Me, I'd be fine with a 400 page book, but I'm guessing not-so-much as a reasonable product.

As for doing lots of TL16+ things... technically TL18 is in there but just barely. Not sure there is that much value for the top value (though the more I think about it, TL17 fabrication probably needs a paragraph or two in the vehicle (and things) manufacturing section).
 
I'm not the definitive source on this, I'm definitely not management or even an employee, but in the past, about 256 pages seems to be a threshold for printing and binding. (A Word pages turns out to be close to a print page, which is handy) I haven't been the best at that - I think Spinward Extents, which went to 368 pages is the longest and that's after a bunch of things got repurposed to JTAS articles (there is still one starship that never made it... but I'll sneak it into something, eventually...). That seems to have added $10 to the hardback. This draft - almost done, but I think there are 5 -6 pages to squeeze in before the 101 vehicles... is at 157 before the outline of the vehicle list starts.... so it's close.

Me, I'd be fine with a 400 page book, but I'm guessing not-so-much as a reasonable product.

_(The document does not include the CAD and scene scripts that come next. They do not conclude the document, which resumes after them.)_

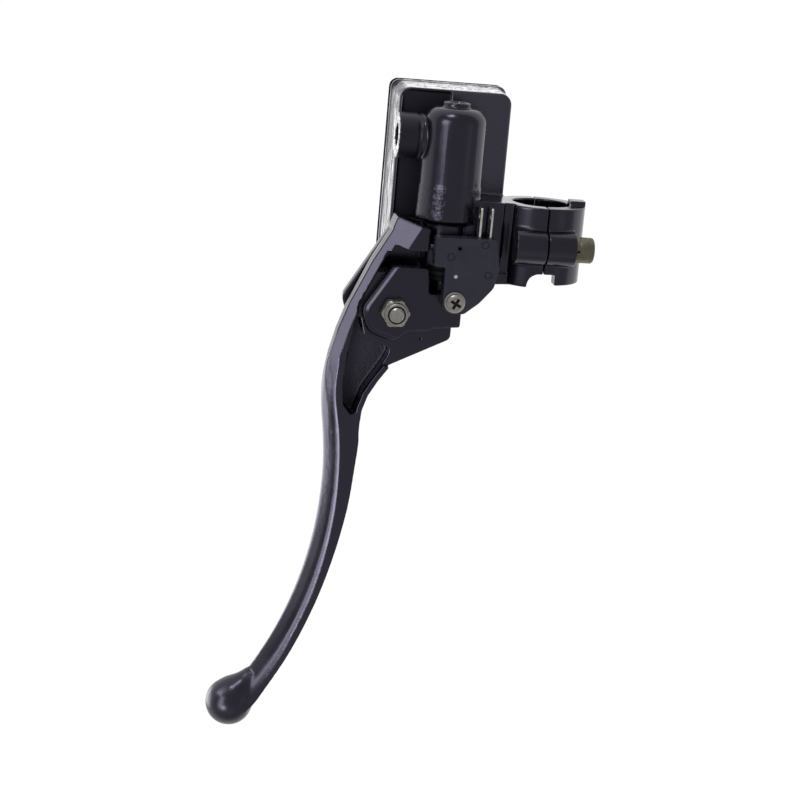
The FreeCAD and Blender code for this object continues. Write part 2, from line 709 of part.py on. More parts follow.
def lever_section(outer, inner, near, far, share, roundness, faceted):
    """Closed wire across the lever. Flat faces below and above, a rounded or faceted finger side."""
    start = V(*outer, 0)
    across = V(*inner, 0) - start
    width = across.Length
    crease = width * share
    across.normalize()
    middle = (near + far) / 2
    facet_rise = crease * math.tan(math.radians(HEAD_SLOPE))

    def point(n, z):
        return start + across * n + V(0, 0, z)

    near_side = []
    far_side = []
    for left, dropped in FINGER_PROFILE:
        rounded = dropped * (middle - near)
        rise = rounded * roundness + facet_rise * (1 - left) * (1 - roundness)
        near_side.append(point(left * crease, near + rise))
        far_side.append(point(left * crease, far - rounded))
    end = point(crease, far)
    finger = Part.BSplineCurve()
    if faceted:
        corner = point(0, near + facet_rise)
        finger.interpolate([corner, point(0, middle), point(0.36 * crease, far - 1.4), end])
        finger_edges = [Part.LineSegment(point(crease, near), corner).toShape(), finger.toShape()]
    else:
        finger.interpolate([point(crease, near)] + near_side + [point(0, middle)] + far_side[::-1] + [end])
        finger_edges = [finger.toShape()]
    corners = [end, point(width, far), point(width, near), point(crease, near)]
    lines = [Part.LineSegment(a, b).toShape() for a, b in zip(corners, corners[1:])]
    return Part.Wire(finger_edges + lines)


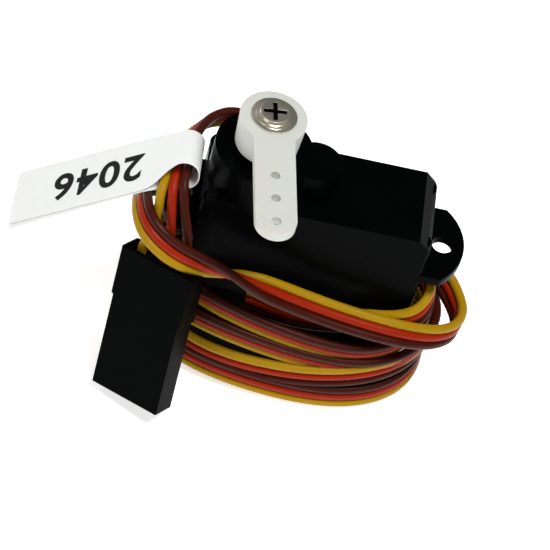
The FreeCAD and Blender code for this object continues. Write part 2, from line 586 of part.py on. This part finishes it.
make_bottom_cover()
make_case_middle()
make_gearbox_cover()
make_case_screws()
make_motor()
make_rotor()
make_gears()
make_output()
make_potentiometer()
make_horn()
make_horn_screw()
make_board()
make_lead_entry()
make_winding()
plug_mouth = make_connector()
shape_node("lead_tail", tube(LEAD_ROUTE + (tuple(plug_mouth),), S["lead_wide"]))
make_label()
doc.recompute()

for thing in doc.Objects:
    if "Invalid" in thing.State or "Error" in thing.State:
        raise RuntimeError(f"{thing.Name} ({thing.Label}) failed: {thing.State}")
os.makedirs("parts", exist_ok=True)
for label, item in nodes.items():
    if item.Shape.isNull() or not item.Shape.isValid() or not item.Shape.Solids:
        raise RuntimeError(f"{label} has no valid shape")
    item.Shape.exportStep(f"parts/{label}.step")
    box = item.Shape.BoundBox
    print(f"{label}: {len(item.Shape.Solids)} solid(s), {item.Shape.Volume:.2f} mm3, "
          f"x {box.XMin:.2f}..{box.XMax:.2f} y {box.YMin:.2f}..{box.YMax:.2f} "
          f"z {box.ZMin:.2f}..{box.ZMax:.2f}")
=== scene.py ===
import json
import math

import bpy
from mathutils import Matrix, Vector


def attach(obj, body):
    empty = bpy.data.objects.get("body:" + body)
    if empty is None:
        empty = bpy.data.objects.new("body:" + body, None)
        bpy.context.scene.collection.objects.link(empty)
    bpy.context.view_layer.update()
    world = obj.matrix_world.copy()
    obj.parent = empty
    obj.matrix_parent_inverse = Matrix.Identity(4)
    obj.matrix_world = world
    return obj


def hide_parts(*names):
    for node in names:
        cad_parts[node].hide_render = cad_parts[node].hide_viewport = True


# The servo motor's looks. The CAD pieces get materials and rounded edges, and three pieces are made here:
# the lead with its three wires, the label folded round it, and the number printed on the label.

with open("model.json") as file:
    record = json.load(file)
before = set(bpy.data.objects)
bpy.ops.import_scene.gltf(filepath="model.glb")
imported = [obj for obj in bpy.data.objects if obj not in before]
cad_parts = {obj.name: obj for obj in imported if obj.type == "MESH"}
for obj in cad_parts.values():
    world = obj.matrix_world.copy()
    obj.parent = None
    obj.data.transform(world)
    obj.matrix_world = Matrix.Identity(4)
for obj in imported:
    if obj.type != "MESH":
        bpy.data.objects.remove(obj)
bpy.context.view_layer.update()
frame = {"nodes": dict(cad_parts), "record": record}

MM = 0.001
UP = Vector((0, 0, 1))
scene = bpy.context.scene


# ---------------------------------------------------------------- small helpers
def mm(x, y, z):
    """A point given in millimetres."""
    return Vector((x, y, z)) * MM


def mix(low, high, share):
    """The value at a share of the way from low to high."""
    return low + (high - low) * share


def eased(share):
    """A share, kept from 0 to 1, that starts and ends gently."""
    share = min(1, max(0, share))
    return share * share * (3 - 2 * share)


def new_object(name, data):
    """A new object of this data, in the scene."""
    made = bpy.data.objects.new(name, data)
    scene.collection.objects.link(made)
    return made


def mesh_piece(name, vertices, faces, paints=None, materials=()):
    """A new smooth mesh object of these faces; paints holds one material index per face."""
    data = bpy.data.meshes.new(name)
    data.from_pydata([tuple(vertex) for vertex in vertices], [], faces)
    for paint in materials:
        data.materials.append(paint)
    for index, polygon in enumerate(data.polygons):
        polygon.use_smooth = True
        if paints:
            polygon.material_index = paints[index]
    data.update()
    return new_object(name, data)


def turned_to_mesh(item):
    """The mesh that a curve or text object draws; the object itself is taken away."""
    bpy.context.view_layer.update()
    mesh = bpy.data.meshes.new_from_object(item.evaluated_get(bpy.context.evaluated_depsgraph_get()))
    bpy.data.objects.remove(item)
    return mesh


# ---------------------------------------------------------------- camera
AZIMUTH, ELEVATION, ROLL = math.radians(-7.06), math.radians(48.2), math.radians(17.05)
TARGET = mm(4.4, 0, 8.08)  # the point that the camera and the lights face
DISTANCE = 404.5 * MM
SENSOR, LENS = 36, 275.4  # mm

back = Vector((math.sin(AZIMUTH) * math.cos(ELEVATION), -math.cos(AZIMUTH) * math.cos(ELEVATION),
               math.sin(ELEVATION)))
level_right = Vector((math.cos(AZIMUTH), math.sin(AZIMUTH), 0))
level_up = back.cross(level_right)
right = level_right * math.cos(ROLL) + level_up * math.sin(ROLL)
top = level_up * math.cos(ROLL) - level_right * math.sin(ROLL)

camera_data = bpy.data.cameras.new("camera")
camera_data.sensor_width = SENSOR
camera_data.lens = LENS
camera_data.clip_start = 10 * MM
camera = new_object("camera", camera_data)
facing = Matrix((right, top, back)).transposed().to_4x4()
camera.matrix_world = Matrix.Translation(TARGET + back * DISTANCE) @ facing
scene.camera = camera

# ---------------------------------------------------------------- material helpers
BUMP_DEPTH = 0.05  # mm
CLOUD_DETAIL, GRAIN_DETAIL = 3, 4  # how finely the two noises are broken up


def linear(value):
    """Linear light, from 0 to 1, of a 0 to 255 value of a colour chart."""
    share = value / 255
    return share / 12.92 if share <= 0.04045 else ((share + 0.055) / 1.055) ** 2.4


def srgb(red, green, blue):
    """A linear colour from the 0 to 255 values of a colour chart."""
    return (linear(red), linear(green), linear(blue), 1)


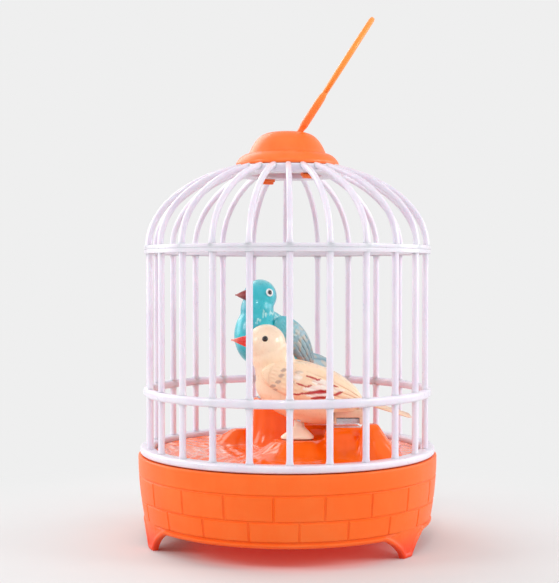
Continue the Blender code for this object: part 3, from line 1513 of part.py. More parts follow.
def build_case_screws():
    head_bottom = COVER_BOTTOM - GAP - SCREW_HEAD_HEIGHT
    for number, angle in enumerate(foot_angles(), 1):
        place = around(BOSS_CIRCLE, angle, head_bottom)
        length = LOWER_LEDGE_BOTTOM + BOSS_HEIGHT - WALL - GAP - head_bottom
        made = screw(f"case_screw_{number}", place, CASE_SCREW_HEAD, CASE_SCREW_RADIUS, length)
        recess(made, CASE_SCREW_HEAD)
    ear_bottom = COVER_BOTTOM - GAP - DOOR_EAR_THICKNESS
    place = (DOOR_SCREW_X, DOOR_SCREW_Y, ear_bottom - GAP - SCREW_HEAD_HEIGHT)
    made = screw("battery_door_screw", place, CASE_SCREW_HEAD, CASE_SCREW_RADIUS, DOOR_SCREW_LENGTH)
    recess(made, CASE_SCREW_HEAD)


build_base_shell()
build_deck()
build_cage_side()
build_cage_dome()
build_cage_screws()
build_top_cap()
build_handle()
build_handle_pin()
build_bird(CREAM_BIRD, CREAM_LEG_HEIGHT)
build_bird(BLUE_BIRD, BLUE_LEG_HEIGHT)
build_electromagnet(CREAM_BIRD, "front_magnet")
build_electromagnet(BLUE_BIRD, "back_magnet")
build_bottom_cover()
build_battery_door()
build_cells()
build_contacts()
build_speaker()
build_board()
build_switch()
build_case_screws()
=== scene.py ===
"""The looks of a toy bird cage with two singing birds, over its CAD frame.

Lengths in the settings are in millimetres. The cage's axis is Z, and the photographed front
faces -Y. Angles round the cage run from the front towards +X, in degrees.
"""

import math
from dataclasses import dataclass

import bmesh
import bpy
from bpy.props import FloatProperty, FloatVectorProperty, IntProperty, PointerProperty
from mathutils import Matrix, Vector, noise


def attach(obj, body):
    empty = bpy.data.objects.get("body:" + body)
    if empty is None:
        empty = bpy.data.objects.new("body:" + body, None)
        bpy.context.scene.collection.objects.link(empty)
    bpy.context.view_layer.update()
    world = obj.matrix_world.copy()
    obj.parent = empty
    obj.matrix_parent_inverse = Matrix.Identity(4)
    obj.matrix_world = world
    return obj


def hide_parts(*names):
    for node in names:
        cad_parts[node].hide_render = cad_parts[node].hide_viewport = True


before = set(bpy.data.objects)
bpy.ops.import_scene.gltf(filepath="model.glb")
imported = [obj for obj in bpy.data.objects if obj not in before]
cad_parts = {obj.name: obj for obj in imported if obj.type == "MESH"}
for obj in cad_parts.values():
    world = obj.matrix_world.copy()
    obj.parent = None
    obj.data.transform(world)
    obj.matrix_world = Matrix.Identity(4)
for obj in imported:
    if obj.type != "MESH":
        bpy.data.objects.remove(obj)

bl_info = {
    "name": "Singing bird cage",
    "version": (1, 0, 0),
    "blender": (4, 5, 0),
    "location": "3D View > Sidebar > Bird cage",
    "description": "Builds the visible pieces of a toy bird cage with two singing birds",
    "category": "Object",
}

MM = 0.001
SHARP_ANGLE = 38.0  # an edge that bends more than this, in degrees, is shaded as a corner
SKIN_ANGLE = 50.0  # the same for the melted skins of the deck and the birds
FEATHER_ANGLE = 60.0  # the same for wings and tails
SAME_POINT = 0.002  # points nearer to each other than this, in millimetres, become one


# Settings


def length(name, default, description):
    """A length in millimetres."""
    return FloatProperty(name=name, default=default, description=description, unit="NONE", precision=2)


def degrees(name, default, description):
    """An angle in degrees."""
    return FloatProperty(name=name, default=default, description=description, unit="NONE", precision=1)


def colour(name, default, description):
    """A colour as red, green and blue from 0 to 255, as a screen shows it."""
    return FloatVectorProperty(
        name=name, default=linear(*default), description=description, subtype="COLOR", min=0.0, max=1.0
    )


def linear(red, green, blue):
    """The scene's value of a screen colour from 0 to 255."""
    made = []
    for part in (red, green, blue):
        share = part / 255
        made.append(share / 12.92 if share <= 0.04045 else ((share + 0.055) / 1.055) ** 2.4)
    return tuple(made)


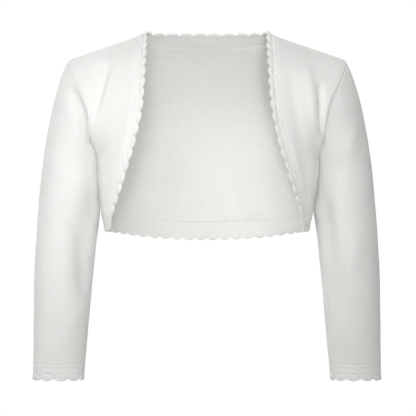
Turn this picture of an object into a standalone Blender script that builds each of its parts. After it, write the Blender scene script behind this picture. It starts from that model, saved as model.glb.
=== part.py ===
"""A child's open-front knitted bolero with long sleeves, filled out as if worn.

Millimetres in the tables, metres in the finished meshes.
+X is the wearer's left, -Y the front, +Z up. Height 0 is the middle of the shoulder line.
"""
import math

import bmesh
import bpy
from mathutils import Vector

# Steps of each curve before its points are shared out
CURVE_STEPS = 60

# Cloth
WALL = 1.6
SEAM_GAP = 0.3
MITRE_LIMIT = 2.6
SHARPEST_CORNER = 0.4
IVORY = (0.86, 0.85, 0.80, 1.0)
ROUGHNESS = 0.9

# Scallops: one panel row or column to a scallop along the neck, fronts and back hem
SIDE_ROWS = 6
ARMHOLE_ROWS = 11
PANEL_ROWS = SIDE_ROWS + ARMHOLE_ROWS
NECK_COLUMNS = 6
SHOULDER_COLUMNS = 5
HALF_COLUMNS = NECK_COLUMNS + SHOULDER_COLUMNS
SCALLOP_STEPS = 4
SCALLOP_DEPTH = 3.0
SCALLOP_ROUNDNESS = 0.8
NECK_SHARES = (0.0, 0.17, 0.34, 0.51, 0.68, 0.84, 1.0)
FRONT_HEM_SCALLOPS = 2
FRONT_HEM_STEPS = 2
CUFF_SCALLOPS = 11

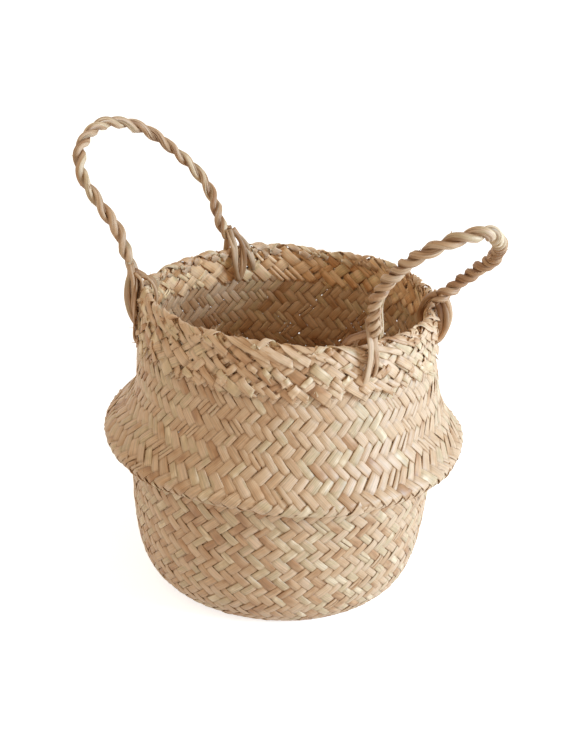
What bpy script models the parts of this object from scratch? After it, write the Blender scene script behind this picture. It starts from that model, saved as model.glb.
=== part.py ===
"""A belly basket of plaited seagrass with two twisted rope handles, in metres, +Z up.

The basket stands on its base mat, centred on the Z axis. -Y is its front. The footing and wall of the bowl, the
web of the fold, the belly and its lip, the neck, the folded collar, its strips and the ropes are separate pieces.
The belly rides up and down on the fold, and each handle tips on the line through its two feet.
"""

import math

import bmesh
import bpy
from mathutils import Matrix, Vector

# Walls of plaited cloth
WALL = 0.003
GAP = 0.0003

# Bowl below the fold
WAIST_RADIUS = 0.111
WAIST_HEIGHT = 0.107
BOWL_SHARES = ((0.72, 0.0), (0.815, 0.045), (0.893, 0.17), (0.941, 0.39), (0.968, 0.7), (1.0, 1.0))
FOOTING_SHARE = 0.22

# Belly and neck above the fold
BELLY_OVERHANG = 0.016
LIP_DROP = 0.003
LIP_ROLL = 0.0055
LIP_FLAT = 0.0015
LIP_SHARE = 0.14
SHOULDER_RISE = 0.0385
SHOULDER_SHARES = ((0.09, 0.98), (0.3, 0.63), (0.5, 0.37), (0.76, 0.12), (1.0, 0.0))
NECK_RADIUS = 0.1078
NECK_RISE = 0.0645
NECK_SHARES = ((0.12, 0.86), (0.43, 0.54), (1.0, 0.0))
RIM_RADIUS = 0.0985
WEB_THICKNESS = 0.0024

# Collar folded down outside the neck
COLLAR_THICKNESS = 0.0022
COLLAR_DEPTH = 0.036
EDGE_HEIGHT = 0.0045
STRIP_WIDTH = 0.0062
STRIP_THICKNESS = 0.0009
STRIP_TAIL = 0.005
STRIP_LEAN_DEGREES = 37.4
STRIP_COUNT = 24
STRIP_SEGMENTS = 9

# Ropes
PLY_RADIUS = 0.00235
PLY_GAP = 0.001
ROPE_LAY = 0.026
PLY_POINT_SPACING = 0.0045
FOOT_STRAND_RADIUS = 0.0022
FOOT_LOOP_DEPTH = 0.028
SLOT_CLEARANCE = 0.0006
LEFT_LOOP_HEIGHT = 0.105
RIGHT_LOOP_HEIGHT = 0.093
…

As for doing lots of TL16+ things... technically TL18 is in there but just barely. Not sure there is that much value for the top value (though the more I think about it, TL17 fabrication probably needs a paragraph or two in the vehicle (and things) manufacturing section).
As someone breaking into the TL17+ area in his game, I'd like to at least have something like in robots where a table lists possibilities above the current tech level maximum. It lets me keep rolling and making things up.
 
As someone breaking into the TL17+ area in his game, I'd like to at least have something like in robots where a table lists possibilities above the current tech level maximum. It lets me keep rolling and making things up.
I would agree. Traveller is the system. Charted Space is the setting. CRB, HG, RH, VH, and CSC should all be system books, not setting books. So, all TLs should be explored in them, not just the TLs both high and low of Charted Space. Save the setting specific ships and vehicles for setting books, not system books.
 
As someone breaking into the TL17+ area in his game, I'd like to at least have something like in robots where a table lists possibilities above the current tech level maximum. It lets me keep rolling and making things up
I suspect we will see that when we get a Galaxiad source book it’s really something that’s likely to be driven by the setting.